- **TASK PROMPT**
Quote the full listing word for word.

--*--

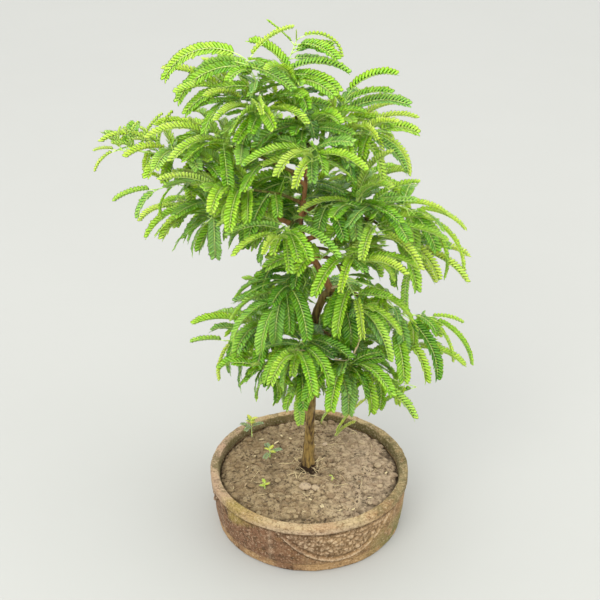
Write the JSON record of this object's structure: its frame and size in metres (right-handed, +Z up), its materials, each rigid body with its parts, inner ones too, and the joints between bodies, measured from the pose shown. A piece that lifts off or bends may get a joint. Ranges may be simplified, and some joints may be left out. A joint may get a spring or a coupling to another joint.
{
  "type": "potted tamarind tree",
  "caption": "Young tamarind tree with feathery pinnate leaves, standing in a low round clay pot with a swag ornament, for show on a floor or table.",
  "frame": {"origin": "middle of the pot's underside, on the surface that the pot stands on", "axes": "+Z up along the pot's axis; the pictured front faces -Y, and +X is to its right"},
  "size_m": [0.4992, 0.3737, 0.7417],
  "materials": {
    "clay": "weathered, matte",
    "soil": "dry, cloddy",
    "bark": "rough bark",
    "leaf_young": "soft leaf, a little sheen",
    "leaf_green": "leaf, a little sheen",
    "leaf_dark": "leaf, matte",
    "weed_leaf": "soft leaf"
  },
  "bodies": {
    "root": {"pot": "clay", "soil": "soil", "tree_wood": "bark", "weed_back": "weed_leaf", "weed_left": "weed_leaf", "weed_front": "weed_leaf", "weed_right": "weed_leaf", "spray_leader_end": "leaf_young", "spray_left_end": "leaf_young", "spray_left_low_end": "leaf_young", "spray_left_under_end": "leaf_green", "spray_left_top_end": "leaf_young", "spray_upper_left_end": "leaf_young", "spray_back_left_end": "leaf_green", "spray_upper_right_end": "leaf_young", "spray_right_end": "leaf_young", "spray_mid_right_end": "leaf_young", "spray_back_right_end": "leaf_green", "spray_side_end": "leaf_young", "spray_low_left_end": "leaf_young", "spray_low_right_end": "leaf_green", "spray_mid_left_end": "leaf_green", "spray_front_end": "leaf_young", "spray_front_low_end": "leaf_green", "spray_left_foot_end": "leaf_young", "spray_front_mid_end": "leaf_young", "spray_front_right_end": "leaf_young", "spray_left_mid_end": "leaf_young", "spray_front_up_end": "leaf_young", "spray_back_low_end": "leaf_green", "spray_back_mid_end": "leaf_green", "spray_trunk_2": "leaf_dark", "spray_leader_1": "leaf_young", "spray_leader_2": "leaf_young", "spray_leader_3": "leaf_young", "spray_leader_5": "leaf_young", "spray_upper_left_3": "leaf_young", "spray_back_left_1": "leaf_green", "spray_upper_right_2": "leaf_young", "spray_right_2": "leaf_young", "spray_right_3": "leaf_young", "spray_mid_right_1": "leaf_young", "spray_low_left_1": "leaf_green", "spray_low_right_2": "leaf_green", "spray_front_right_1": "leaf_young"}
  },
  "joints": []
}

--*--

- **OUTPUT**
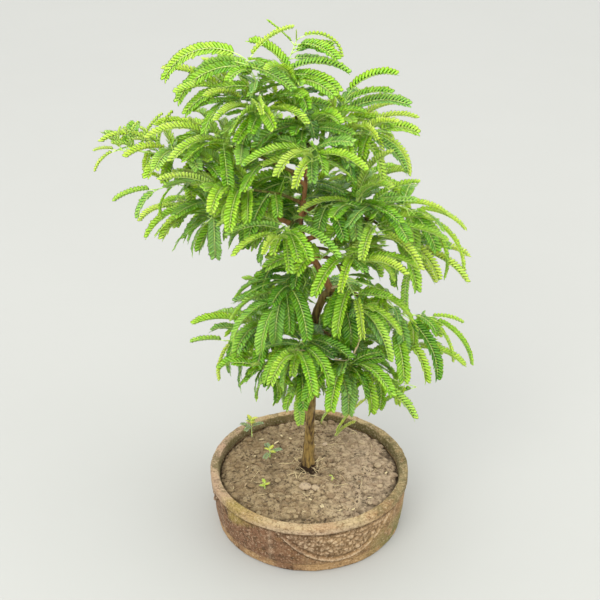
Write the JSON record of this object's structure: its frame and size in metres (right-handed, +Z up), its materials, each rigid body with its parts, inner ones too, and the joints between bodies, measured from the pose shown. A piece that lifts off or bends may get a joint. Ranges may be simplified, and some joints may be left out. A joint may get a spring or a coupling to another joint.
{
  "type": "potted tamarind tree",
  "caption": "Young tamarind tree with feathery pinnate leaves, standing in a low round clay pot with a swag ornament, for show on a floor or table.",
  "frame": {"origin": "middle of the pot's underside, on the surface that the pot stands on", "axes": "+Z up along the pot's axis; the pictured front faces -Y, and +X is to its right"},
  "size_m": [0.4992, 0.3737, 0.7417],
  "materials": {
    "clay": "weathered, matte",
    "soil": "dry, cloddy",
    "bark": "rough bark",
    "leaf_young": "soft leaf, a little sheen",
    "leaf_green": "leaf, a little sheen",
    "leaf_dark": "leaf, matte",
    "weed_leaf": "soft leaf"
  },
  "bodies": {
    "root": {"pot": "clay", "soil": "soil", "tree_wood": "bark", "weed_back": "weed_leaf", "weed_left": "weed_leaf", "weed_front": "weed_leaf", "weed_right": "weed_leaf", "spray_leader_end": "leaf_young", "spray_left_end": "leaf_young", "spray_left_low_end": "leaf_young", "spray_left_under_end": "leaf_green", "spray_left_top_end": "leaf_young", "spray_upper_left_end": "leaf_young", "spray_back_left_end": "leaf_green", "spray_upper_right_end": "leaf_young", "spray_right_end": "leaf_young", "spray_mid_right_end": "leaf_young", "spray_back_right_end": "leaf_green", "spray_side_end": "leaf_young", "spray_low_left_end": "leaf_young", "spray_low_right_end": "leaf_green", "spray_mid_left_end": "leaf_green", "spray_front_end": "leaf_young", "spray_front_low_end": "leaf_green", "spray_left_foot_end": "leaf_young", "spray_front_mid_end": "leaf_young", "spray_front_right_end": "leaf_young", "spray_left_mid_end": "leaf_young", "spray_front_up_end": "leaf_young", "spray_back_low_end": "leaf_green", "spray_back_mid_end": "leaf_green", "spray_trunk_2": "leaf_dark", "spray_leader_1": "leaf_young", "spray_leader_2": "leaf_young", "spray_leader_3": "leaf_young", "spray_leader_5": "leaf_young", "spray_upper_left_3": "leaf_young", "spray_back_left_1": "leaf_green", "spray_upper_right_2": "leaf_young", "spray_right_2": "leaf_young", "spray_right_3": "leaf_young", "spray_mid_right_1": "leaf_young", "spray_low_left_1": "leaf_green", "spray_low_right_2": "leaf_green", "spray_front_right_1": "leaf_young"}
  },
  "joints": []
}